GOAL: Copy out the final stretch of the listing: the line that contains "obj.data.transform(world)" and all lines after it, exactly as they appear.
------ DATASET EXCERPT ------
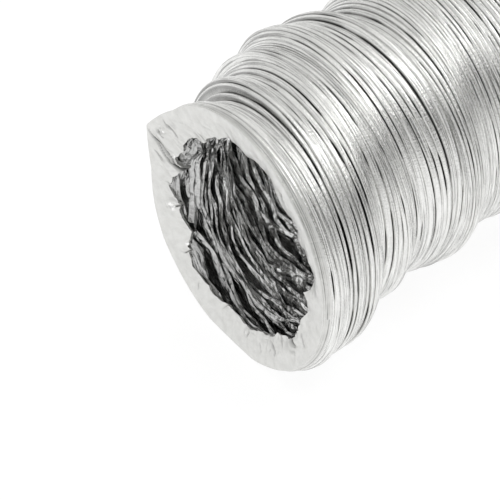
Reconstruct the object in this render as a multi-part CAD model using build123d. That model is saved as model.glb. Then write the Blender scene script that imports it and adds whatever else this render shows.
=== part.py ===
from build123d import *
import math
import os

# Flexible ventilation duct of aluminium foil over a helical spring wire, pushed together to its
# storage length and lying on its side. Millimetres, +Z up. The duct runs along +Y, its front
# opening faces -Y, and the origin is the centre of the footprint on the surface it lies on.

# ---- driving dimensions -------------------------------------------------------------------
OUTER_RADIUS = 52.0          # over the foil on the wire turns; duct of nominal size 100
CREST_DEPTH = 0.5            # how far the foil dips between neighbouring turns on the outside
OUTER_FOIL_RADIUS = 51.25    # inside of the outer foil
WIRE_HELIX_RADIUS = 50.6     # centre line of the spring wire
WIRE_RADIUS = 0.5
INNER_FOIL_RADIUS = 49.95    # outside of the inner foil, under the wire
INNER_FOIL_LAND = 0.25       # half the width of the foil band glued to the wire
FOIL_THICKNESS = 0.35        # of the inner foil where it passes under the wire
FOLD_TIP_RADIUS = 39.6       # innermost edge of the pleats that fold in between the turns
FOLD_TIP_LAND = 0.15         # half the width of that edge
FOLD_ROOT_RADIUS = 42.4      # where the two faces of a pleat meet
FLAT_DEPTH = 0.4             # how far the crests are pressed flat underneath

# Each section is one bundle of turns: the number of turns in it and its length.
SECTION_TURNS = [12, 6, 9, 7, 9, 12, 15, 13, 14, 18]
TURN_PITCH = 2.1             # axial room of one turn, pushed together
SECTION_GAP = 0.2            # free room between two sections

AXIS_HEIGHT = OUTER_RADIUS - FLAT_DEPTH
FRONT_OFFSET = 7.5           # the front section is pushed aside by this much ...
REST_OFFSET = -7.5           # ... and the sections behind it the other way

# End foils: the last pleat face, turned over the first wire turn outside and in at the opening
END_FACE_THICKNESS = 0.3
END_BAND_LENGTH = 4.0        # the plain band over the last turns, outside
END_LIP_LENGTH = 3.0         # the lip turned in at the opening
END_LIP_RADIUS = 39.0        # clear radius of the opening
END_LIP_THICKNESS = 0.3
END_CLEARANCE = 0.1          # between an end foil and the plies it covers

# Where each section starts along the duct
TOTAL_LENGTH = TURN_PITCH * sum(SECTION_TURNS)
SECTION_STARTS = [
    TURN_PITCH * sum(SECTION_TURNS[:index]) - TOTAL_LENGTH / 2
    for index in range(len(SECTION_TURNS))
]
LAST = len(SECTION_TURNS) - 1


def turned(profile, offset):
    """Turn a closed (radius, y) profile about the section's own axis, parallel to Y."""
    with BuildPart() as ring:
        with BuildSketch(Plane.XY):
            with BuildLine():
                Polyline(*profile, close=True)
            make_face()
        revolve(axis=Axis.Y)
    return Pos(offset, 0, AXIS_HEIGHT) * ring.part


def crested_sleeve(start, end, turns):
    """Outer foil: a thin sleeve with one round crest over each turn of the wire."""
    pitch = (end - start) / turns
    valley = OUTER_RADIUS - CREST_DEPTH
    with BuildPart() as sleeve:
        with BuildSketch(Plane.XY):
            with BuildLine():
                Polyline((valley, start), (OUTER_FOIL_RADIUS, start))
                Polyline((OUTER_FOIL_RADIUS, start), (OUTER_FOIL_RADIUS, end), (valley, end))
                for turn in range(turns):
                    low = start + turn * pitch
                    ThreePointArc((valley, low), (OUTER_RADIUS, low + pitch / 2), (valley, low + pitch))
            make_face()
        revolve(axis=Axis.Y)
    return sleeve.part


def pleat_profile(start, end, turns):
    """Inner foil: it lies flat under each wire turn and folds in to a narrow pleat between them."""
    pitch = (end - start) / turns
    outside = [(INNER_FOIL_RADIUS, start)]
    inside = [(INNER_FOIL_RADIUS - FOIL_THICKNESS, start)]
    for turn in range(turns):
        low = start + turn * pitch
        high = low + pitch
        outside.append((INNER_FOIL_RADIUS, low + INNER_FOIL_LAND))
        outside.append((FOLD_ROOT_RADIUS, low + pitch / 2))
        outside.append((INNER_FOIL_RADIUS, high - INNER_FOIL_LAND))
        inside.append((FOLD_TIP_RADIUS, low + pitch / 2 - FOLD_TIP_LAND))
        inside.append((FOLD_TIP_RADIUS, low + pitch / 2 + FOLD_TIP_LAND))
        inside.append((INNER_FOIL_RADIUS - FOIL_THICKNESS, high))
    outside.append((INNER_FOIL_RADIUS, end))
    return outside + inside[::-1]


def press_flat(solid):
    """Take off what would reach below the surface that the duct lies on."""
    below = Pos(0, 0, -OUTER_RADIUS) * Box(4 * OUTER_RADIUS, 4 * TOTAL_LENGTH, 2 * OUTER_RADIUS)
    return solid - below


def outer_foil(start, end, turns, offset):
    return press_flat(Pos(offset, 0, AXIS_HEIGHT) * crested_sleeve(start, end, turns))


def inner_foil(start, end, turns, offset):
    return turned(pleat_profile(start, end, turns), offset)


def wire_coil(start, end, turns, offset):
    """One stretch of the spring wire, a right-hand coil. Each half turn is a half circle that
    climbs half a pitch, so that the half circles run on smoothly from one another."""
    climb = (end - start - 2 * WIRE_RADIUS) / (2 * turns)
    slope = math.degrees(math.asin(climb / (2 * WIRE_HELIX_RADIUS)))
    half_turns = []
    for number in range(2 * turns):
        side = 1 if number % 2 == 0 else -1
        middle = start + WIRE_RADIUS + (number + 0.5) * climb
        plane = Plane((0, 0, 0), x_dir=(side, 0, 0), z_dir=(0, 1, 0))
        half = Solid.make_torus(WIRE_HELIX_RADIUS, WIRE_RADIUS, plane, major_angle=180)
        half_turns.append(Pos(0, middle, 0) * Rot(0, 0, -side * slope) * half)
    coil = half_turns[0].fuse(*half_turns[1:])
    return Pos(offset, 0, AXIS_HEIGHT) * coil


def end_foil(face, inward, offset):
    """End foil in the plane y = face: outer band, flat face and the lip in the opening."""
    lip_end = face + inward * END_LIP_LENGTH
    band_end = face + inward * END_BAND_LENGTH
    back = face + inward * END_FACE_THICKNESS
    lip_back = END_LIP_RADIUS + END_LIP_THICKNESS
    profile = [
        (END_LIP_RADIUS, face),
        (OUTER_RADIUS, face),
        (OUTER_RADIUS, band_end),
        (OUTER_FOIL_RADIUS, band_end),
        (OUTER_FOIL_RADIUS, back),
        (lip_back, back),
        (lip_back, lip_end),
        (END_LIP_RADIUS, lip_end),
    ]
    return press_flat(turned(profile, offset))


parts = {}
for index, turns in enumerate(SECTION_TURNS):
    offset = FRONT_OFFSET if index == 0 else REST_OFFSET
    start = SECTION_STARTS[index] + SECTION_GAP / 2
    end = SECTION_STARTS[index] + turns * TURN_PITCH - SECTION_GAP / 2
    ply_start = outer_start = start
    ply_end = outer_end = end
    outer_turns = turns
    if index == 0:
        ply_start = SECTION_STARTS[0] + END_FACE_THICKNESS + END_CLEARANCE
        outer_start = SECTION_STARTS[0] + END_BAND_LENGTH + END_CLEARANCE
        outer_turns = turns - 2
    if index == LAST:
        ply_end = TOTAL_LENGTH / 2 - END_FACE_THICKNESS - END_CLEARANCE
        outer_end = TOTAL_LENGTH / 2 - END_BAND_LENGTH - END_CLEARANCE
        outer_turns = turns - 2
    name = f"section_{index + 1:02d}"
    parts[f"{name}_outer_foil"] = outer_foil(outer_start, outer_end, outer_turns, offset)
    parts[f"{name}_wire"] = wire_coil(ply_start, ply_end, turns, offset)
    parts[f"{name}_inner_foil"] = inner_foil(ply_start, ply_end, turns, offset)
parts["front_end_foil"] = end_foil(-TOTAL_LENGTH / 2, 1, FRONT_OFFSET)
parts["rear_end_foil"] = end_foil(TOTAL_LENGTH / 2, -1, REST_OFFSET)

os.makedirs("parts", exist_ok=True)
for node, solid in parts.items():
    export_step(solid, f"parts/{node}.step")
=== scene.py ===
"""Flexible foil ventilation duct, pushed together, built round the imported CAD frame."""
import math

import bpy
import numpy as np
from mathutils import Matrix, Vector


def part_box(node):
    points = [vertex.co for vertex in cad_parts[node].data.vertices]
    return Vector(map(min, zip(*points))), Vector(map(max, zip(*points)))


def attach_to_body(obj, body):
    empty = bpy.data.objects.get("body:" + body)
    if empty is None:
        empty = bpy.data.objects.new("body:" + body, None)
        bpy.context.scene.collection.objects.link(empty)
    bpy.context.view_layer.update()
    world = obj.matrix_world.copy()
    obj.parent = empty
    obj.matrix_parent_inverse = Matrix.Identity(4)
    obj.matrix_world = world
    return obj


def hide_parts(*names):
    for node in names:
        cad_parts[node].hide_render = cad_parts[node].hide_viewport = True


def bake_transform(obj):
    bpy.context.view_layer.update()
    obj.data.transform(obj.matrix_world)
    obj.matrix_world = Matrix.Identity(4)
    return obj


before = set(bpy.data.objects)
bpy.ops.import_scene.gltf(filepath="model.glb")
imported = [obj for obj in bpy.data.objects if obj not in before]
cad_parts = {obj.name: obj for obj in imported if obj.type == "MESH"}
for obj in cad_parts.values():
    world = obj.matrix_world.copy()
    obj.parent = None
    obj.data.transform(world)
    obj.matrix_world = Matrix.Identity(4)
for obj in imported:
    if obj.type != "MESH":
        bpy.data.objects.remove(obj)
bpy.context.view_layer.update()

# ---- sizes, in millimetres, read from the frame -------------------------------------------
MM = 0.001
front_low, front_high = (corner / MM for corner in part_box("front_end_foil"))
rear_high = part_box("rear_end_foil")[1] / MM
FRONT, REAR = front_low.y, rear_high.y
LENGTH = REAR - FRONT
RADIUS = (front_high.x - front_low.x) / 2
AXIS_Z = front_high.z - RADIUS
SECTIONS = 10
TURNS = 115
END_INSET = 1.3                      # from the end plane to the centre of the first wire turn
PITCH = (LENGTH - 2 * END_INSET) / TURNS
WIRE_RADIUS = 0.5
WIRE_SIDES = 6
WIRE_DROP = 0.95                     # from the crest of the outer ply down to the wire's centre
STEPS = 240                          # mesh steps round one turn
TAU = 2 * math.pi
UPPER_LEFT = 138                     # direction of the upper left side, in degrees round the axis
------
CORRECT OUTPUT:
    obj.data.transform(world)
    obj.matrix_world = Matrix.Identity(4)
for obj in imported:
    if obj.type != "MESH":
        bpy.data.objects.remove(obj)
bpy.context.view_layer.update()

# ---- sizes, in millimetres, read from the frame -------------------------------------------
MM = 0.001
front_low, front_high = (corner / MM for corner in part_box("front_end_foil"))
rear_high = part_box("rear_end_foil")[1] / MM
FRONT, REAR = front_low.y, rear_high.y
LENGTH = REAR - FRONT
RADIUS = (front_high.x - front_low.x) / 2
AXIS_Z = front_high.z - RADIUS
SECTIONS = 10
TURNS = 115
END_INSET = 1.3                      # from the end plane to the centre of the first wire turn
PITCH = (LENGTH - 2 * END_INSET) / TURNS
WIRE_RADIUS = 0.5
WIRE_SIDES = 6
WIRE_DROP = 0.95                     # from the crest of the outer ply down to the wire's centre
STEPS = 240                          # mesh steps round one turn
TAU = 2 * math.pi
UPPER_LEFT = 138                     # direction of the upper left side, in degrees round the axis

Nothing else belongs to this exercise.